§ Exercise prompt
Give only the number of lines below that contain the word "bodies".

§ Data excerpt
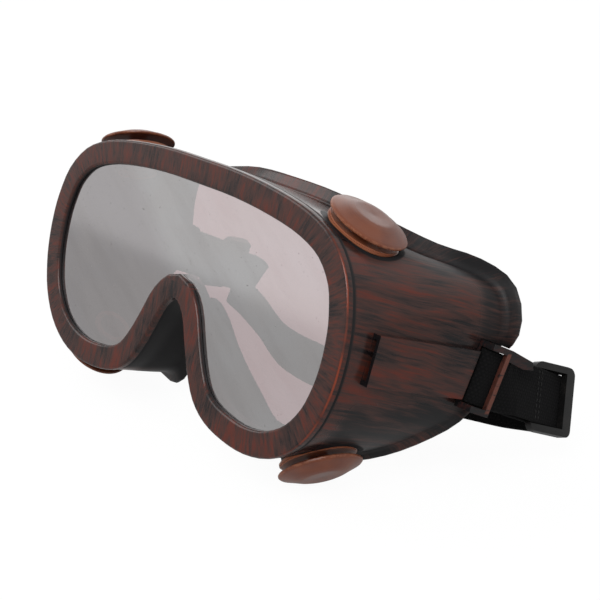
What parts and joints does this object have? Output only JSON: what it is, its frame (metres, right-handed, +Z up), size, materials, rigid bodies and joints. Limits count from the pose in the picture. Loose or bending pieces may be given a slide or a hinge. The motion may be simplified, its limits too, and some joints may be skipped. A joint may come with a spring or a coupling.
{
  "type": "protective goggles",
  "caption": "Wraparound protective goggles with a single pane, a moulded skirt with vents, and an elastic strap with side clips and slide buckles.",
  "frame": {"origin": "on the table under the middle of the whole object, as the goggles stand", "axes": "+Z up, -Y out of the front of the pane, +X towards the wearer's left; parts named right lie at +X, on the right as seen from the front; the plane X = 0 divides the goggles in two mirrored halves"},
  "size_m": [0.189, 0.1026, 0.0891],
  "materials": {
    "frame": "gloss, dark with rust red grain",
    "lens": "clear grey, lightly mirrored",
    "vent_copper": "gloss, copper coloured",
    "vent_black": "matte",
    "clip": "gloss",
    "buckle": "satin",
    "webbing": "woven"
  },
  "bodies": {
    "goggles": {"frame": "frame", "lens": "lens", "vent_seat_upper_right": "vent_copper", "vent_seat_upper_left": "vent_copper", "vent_seat_lower_right": "vent_copper", "vent_seat_lower_left": "vent_copper", "vent_keeper_upper_right": "vent_black", "vent_keeper_upper_left": "vent_black", "vent_keeper_lower_right": "vent_black", "vent_keeper_lower_left": "vent_black", "strap_clip_right": "clip", "strap_clip_left": "clip", "strap": "webbing"},
    "cap_upper_right": {"vent_cap_upper_right": "vent_copper"},
    "cap_upper_left": {"vent_cap_upper_left": "vent_copper"},
    "cap_lower_right": {"vent_cap_lower_right": "vent_copper"},
    "cap_lower_left": {"vent_cap_lower_left": "vent_copper"},
    "slider_right": {"buckle_right": "buckle"},
    "slider_left": {"buckle_left": "buckle"}
  },
  "joints": [
    {"name": "cap_upper_right_turn", "type": "hinge", "parent": "goggles", "child": "cap_upper_right", "pos_m": [0.0633, -0.01535, 0.08064], "axis": [0.4067, 0.3125, 0.8585], "continuous": true},
    {"name": "cap_upper_left_turn", "type": "hinge", "parent": "goggles", "child": "cap_upper_left", "pos_m": [-0.0633, -0.01535, 0.08064], "axis": [-0.4067, 0.3125, 0.8585], "continuous": true},
    {"name": "cap_lower_right_turn", "type": "hinge", "parent": "goggles", "child": "cap_lower_right", "pos_m": [0.06506, -0.0341, 0.00812], "axis": [0.6157, -0.204, -0.7612], "continuous": true},
    {"name": "cap_lower_left_turn", "type": "hinge", "parent": "goggles", "child": "cap_lower_left", "pos_m": [-0.06506, -0.0341, 0.00812], "axis": [-0.6157, -0.204, -0.7612], "continuous": true},
    {"name": "buckle_right_slide", "type": "slide", "parent": "goggles", "child": "slider_right", "axis": [0, 0.891, -0.454], "range_m": [-0.009, 0]},
    {"name": "buckle_left_slide", "type": "slide", "parent": "goggles", "child": "slider_left", "axis": [0, 0.891, -0.454], "range_m": [-0.009, 0]}
  ]
}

§ Full answer
2